Implications for Performance
While it is essential to understand what and how e-technologies have been applied to procurement, implications for performance and firm competitiveness always remain a central concern. Wu et al. (2003) found that e-coordination did indeed positively affect performance outcomes, while e-sourcing generally did not. However, the generally low adoption level of e-sourcing may have attenuated any linkage to performance, and thus it may be too early for an accurate assessment.
Similar results were uncovered by Frohlich (2002). This research found that that e-coordination had a strong effect on e-business performance (that is, percent of procurement and sales revenues conducted using the Internet) and operational performance (that is, faster delivery times, reduced transaction costs and enhanced inventory turnover). Finally, Boyer and Olson (2002) found that costs were reduced and inventory accuracy improved through e-procurement tools.
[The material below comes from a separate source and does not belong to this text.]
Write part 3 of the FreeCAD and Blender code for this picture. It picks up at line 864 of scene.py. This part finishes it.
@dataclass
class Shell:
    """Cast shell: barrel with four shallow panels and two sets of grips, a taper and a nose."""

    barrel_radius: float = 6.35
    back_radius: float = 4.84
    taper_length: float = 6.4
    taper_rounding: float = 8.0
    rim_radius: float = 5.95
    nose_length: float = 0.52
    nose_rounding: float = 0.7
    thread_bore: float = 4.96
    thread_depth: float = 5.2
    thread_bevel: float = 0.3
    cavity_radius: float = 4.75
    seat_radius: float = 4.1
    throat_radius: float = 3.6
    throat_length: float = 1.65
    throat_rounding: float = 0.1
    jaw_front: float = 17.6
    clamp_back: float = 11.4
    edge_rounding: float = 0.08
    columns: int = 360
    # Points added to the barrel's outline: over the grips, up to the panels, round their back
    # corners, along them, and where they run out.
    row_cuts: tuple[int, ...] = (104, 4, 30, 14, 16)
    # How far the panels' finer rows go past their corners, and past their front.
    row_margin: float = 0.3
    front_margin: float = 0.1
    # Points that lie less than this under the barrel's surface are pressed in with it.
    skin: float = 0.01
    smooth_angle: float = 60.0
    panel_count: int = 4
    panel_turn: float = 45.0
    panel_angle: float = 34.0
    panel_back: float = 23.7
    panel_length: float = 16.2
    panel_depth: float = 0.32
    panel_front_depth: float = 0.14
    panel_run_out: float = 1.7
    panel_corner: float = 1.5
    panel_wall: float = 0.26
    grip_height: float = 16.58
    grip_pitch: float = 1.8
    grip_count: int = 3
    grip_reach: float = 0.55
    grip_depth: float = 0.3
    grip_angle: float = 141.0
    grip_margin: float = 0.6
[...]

Using a large-scale survey, Pearcy et al. (2004) found that there is not a single solution to successful implementation of e-procurement systems. Implementation must be designed to support the corporate goals and strategies of the individual firm. For example, a low-cost corporate strategy may employ e-sourcing technologies to identify low-cost sources of supply. However, there are risks. Knudsen (2003) noted that such an emphasis pushes firms toward transactional relationships with suppliers and away from a relational, partnership orientation. In contrast, a firm pursuing a corporate strategy of differentiation tends to exhibit greater use of e-coordination technologies (Pearcy et al., 2004).
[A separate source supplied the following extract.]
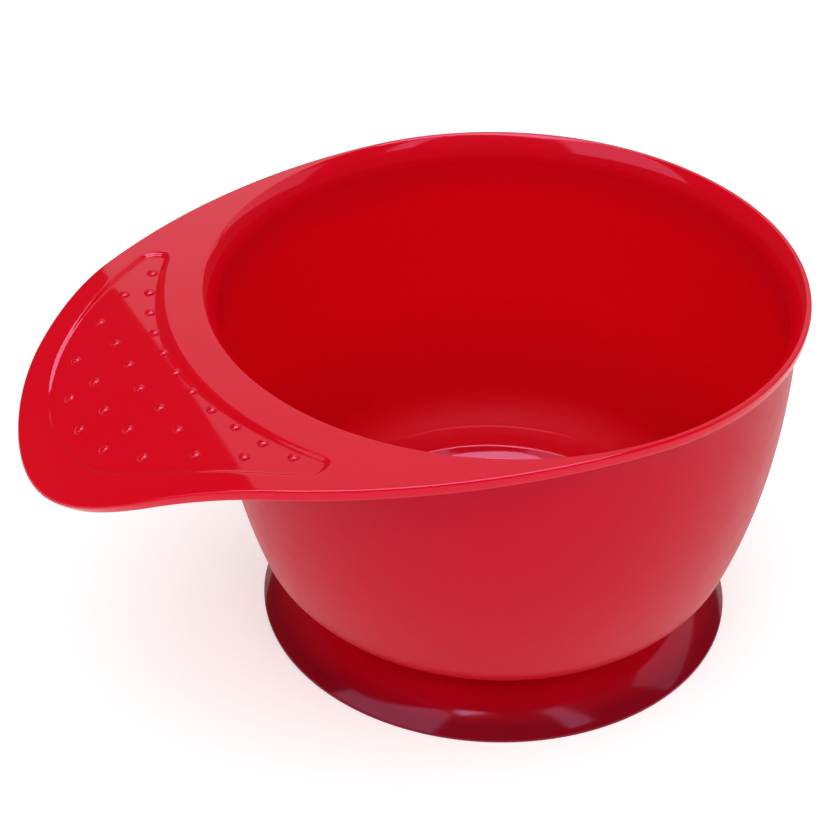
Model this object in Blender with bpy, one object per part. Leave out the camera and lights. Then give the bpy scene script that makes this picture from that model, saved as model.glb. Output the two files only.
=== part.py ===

However, Frohlich (2002) found that the barriers to effective e-coordination are created by suppliers, customers and the firm itself. Of these, firm-related shortcomings are the most influential; existing business models, current business practices, a lack of technical skills within the organization, and inadequately demonstrated costs and benefits were cited as well. To partly address concerns over how to measure benefits, Narasimham et al. (2003) developed a metric that captures both tangible and intangible elements.
Linkages to Strategy
Collectively, these research findings provide some clues regarding where e-procurement is heading and how managers can leverage links to corporate strategy. At a strategic level, managers can identify both the scope of their supply chain and range of partners that they seek to involve in e-procurement, as well as the form that involvement takes. Once identified, over time the proper mix of e-sourcing, e-coordination and e-community in the supply chain can be developed.
Although e-sourcing technologies have been adopted to a relatively limited degree, it does appear that reverse auctions and eRFx systems will have a place in the e-procurement toolbox of the future. While larger firms tend to lead the way in this area, many others may still be exploring how and where e-sourcing can be used effectively. Barriers limiting adoption, such as limited levels of familiarity and significant up-front investments, are likely to decrease over time as applications diffuse more broadly.
Finally, there appears to be growing interest in private exchanges (for example, intranets and extranets). A careful examination of both the financial and broader competitive benefits (in addition to comparable costs) of these will encourage the development of effective long-term strategies.